» **Problem statement**:
Your answer should be a single number: the count of lines that include the word "empty".

*** Material provided

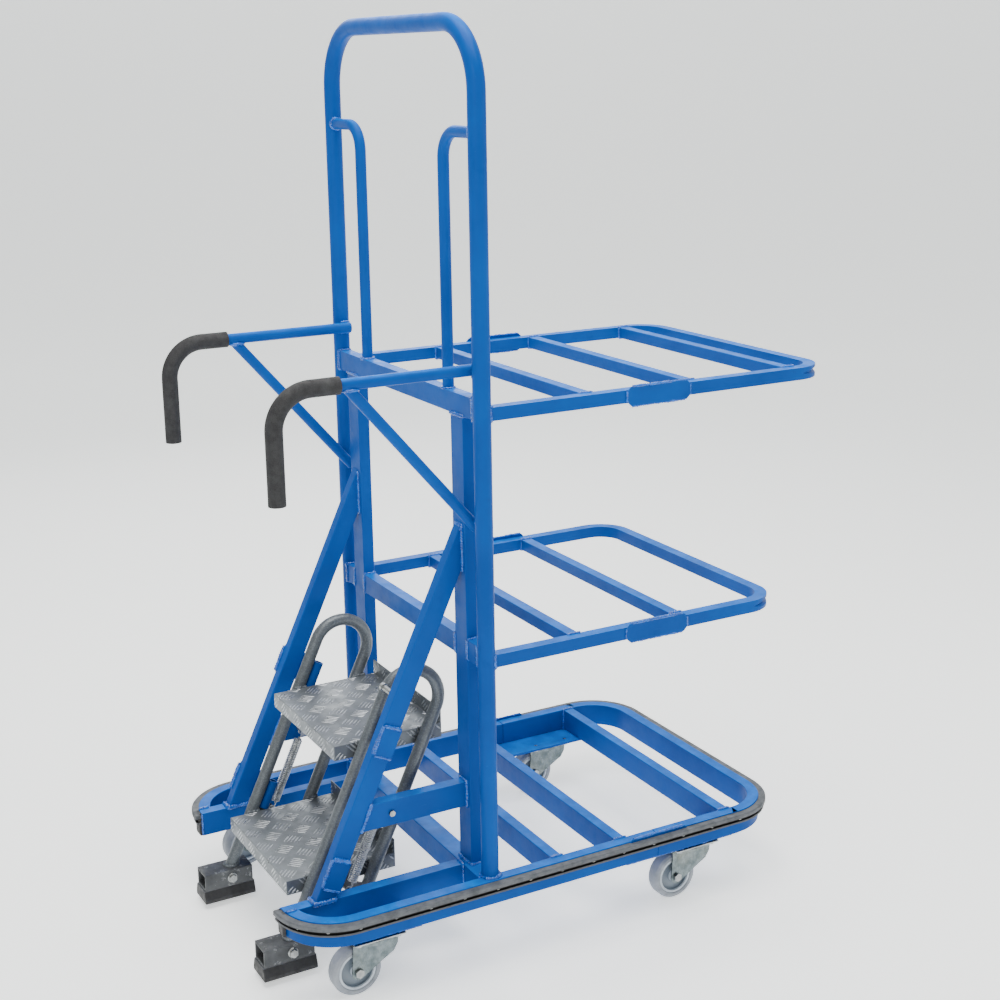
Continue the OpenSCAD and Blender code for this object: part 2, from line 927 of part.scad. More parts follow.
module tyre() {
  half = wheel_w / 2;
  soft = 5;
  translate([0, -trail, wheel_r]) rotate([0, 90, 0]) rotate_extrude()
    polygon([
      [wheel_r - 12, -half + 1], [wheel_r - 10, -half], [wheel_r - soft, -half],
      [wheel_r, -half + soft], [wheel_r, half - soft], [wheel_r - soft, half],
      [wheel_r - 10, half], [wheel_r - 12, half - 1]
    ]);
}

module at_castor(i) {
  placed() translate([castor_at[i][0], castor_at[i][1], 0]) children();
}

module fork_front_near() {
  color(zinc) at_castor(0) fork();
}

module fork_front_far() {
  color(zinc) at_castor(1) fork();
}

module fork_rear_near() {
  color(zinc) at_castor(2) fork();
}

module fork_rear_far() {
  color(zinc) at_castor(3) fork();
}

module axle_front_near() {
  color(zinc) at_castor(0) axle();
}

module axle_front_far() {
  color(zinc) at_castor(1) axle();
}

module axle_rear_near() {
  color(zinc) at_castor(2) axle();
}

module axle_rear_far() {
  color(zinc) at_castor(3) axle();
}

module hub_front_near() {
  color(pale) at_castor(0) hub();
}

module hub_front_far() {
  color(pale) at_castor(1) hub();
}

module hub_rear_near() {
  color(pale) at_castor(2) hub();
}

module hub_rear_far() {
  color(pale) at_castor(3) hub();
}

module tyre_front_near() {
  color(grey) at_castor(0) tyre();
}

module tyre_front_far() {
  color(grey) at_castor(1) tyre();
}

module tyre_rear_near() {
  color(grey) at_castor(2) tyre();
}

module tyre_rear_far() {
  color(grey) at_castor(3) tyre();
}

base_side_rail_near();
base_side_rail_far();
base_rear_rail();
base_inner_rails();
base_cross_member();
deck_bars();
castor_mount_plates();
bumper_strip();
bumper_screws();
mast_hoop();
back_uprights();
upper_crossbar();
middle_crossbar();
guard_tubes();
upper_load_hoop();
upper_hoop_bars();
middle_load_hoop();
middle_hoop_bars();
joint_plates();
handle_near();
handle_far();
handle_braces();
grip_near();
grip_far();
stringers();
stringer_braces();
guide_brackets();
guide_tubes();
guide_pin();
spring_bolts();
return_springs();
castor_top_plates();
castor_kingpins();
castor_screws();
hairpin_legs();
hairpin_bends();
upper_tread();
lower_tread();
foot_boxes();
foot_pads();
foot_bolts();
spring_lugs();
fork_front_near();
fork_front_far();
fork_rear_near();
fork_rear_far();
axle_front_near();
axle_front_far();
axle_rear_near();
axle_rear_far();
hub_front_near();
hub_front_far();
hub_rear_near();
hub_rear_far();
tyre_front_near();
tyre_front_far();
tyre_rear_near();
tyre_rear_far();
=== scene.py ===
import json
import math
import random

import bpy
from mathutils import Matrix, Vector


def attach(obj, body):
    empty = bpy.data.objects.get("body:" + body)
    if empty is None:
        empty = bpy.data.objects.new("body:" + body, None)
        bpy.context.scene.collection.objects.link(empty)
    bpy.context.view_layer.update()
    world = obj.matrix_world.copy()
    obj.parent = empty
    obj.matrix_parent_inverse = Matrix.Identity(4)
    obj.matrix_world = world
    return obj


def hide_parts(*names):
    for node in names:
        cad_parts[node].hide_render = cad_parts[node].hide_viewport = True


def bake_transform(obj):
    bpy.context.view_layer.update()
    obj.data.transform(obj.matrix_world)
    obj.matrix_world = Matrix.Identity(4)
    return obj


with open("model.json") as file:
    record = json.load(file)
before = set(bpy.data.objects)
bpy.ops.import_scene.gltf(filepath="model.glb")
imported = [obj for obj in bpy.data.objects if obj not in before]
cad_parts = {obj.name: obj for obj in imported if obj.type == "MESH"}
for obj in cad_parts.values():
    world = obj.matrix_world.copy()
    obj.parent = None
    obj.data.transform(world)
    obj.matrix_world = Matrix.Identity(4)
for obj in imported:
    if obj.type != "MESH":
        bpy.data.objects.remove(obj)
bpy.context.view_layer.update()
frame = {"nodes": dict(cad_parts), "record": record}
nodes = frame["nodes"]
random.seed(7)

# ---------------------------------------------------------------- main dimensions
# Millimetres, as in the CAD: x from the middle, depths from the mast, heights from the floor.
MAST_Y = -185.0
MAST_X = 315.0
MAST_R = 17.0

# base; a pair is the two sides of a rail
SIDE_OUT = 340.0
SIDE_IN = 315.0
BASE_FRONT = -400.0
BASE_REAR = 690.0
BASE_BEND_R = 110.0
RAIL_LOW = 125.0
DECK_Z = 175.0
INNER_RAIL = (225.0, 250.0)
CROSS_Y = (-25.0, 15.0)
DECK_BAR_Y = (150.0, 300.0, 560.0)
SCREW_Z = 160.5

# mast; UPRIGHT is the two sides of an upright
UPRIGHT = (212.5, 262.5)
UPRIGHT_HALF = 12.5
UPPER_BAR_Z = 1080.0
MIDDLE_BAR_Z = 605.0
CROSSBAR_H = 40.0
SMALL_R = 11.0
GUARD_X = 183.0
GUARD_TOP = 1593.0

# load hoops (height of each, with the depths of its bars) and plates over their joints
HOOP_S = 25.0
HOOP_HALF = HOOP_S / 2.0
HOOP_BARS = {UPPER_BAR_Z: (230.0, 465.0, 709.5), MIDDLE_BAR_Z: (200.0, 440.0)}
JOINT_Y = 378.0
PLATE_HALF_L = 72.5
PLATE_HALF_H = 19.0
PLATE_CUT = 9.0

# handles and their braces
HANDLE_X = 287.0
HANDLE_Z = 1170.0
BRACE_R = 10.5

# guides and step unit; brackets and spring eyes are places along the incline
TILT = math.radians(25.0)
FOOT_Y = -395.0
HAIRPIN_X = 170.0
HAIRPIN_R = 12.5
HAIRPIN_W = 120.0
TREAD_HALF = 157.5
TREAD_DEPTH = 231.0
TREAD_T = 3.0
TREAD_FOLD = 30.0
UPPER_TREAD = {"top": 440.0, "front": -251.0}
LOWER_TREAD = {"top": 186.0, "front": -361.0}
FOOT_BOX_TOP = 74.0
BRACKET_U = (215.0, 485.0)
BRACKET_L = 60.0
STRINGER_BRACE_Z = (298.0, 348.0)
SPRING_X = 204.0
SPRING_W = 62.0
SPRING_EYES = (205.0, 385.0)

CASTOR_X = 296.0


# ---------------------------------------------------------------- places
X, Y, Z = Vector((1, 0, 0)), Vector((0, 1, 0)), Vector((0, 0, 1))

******

» **Answer**:
5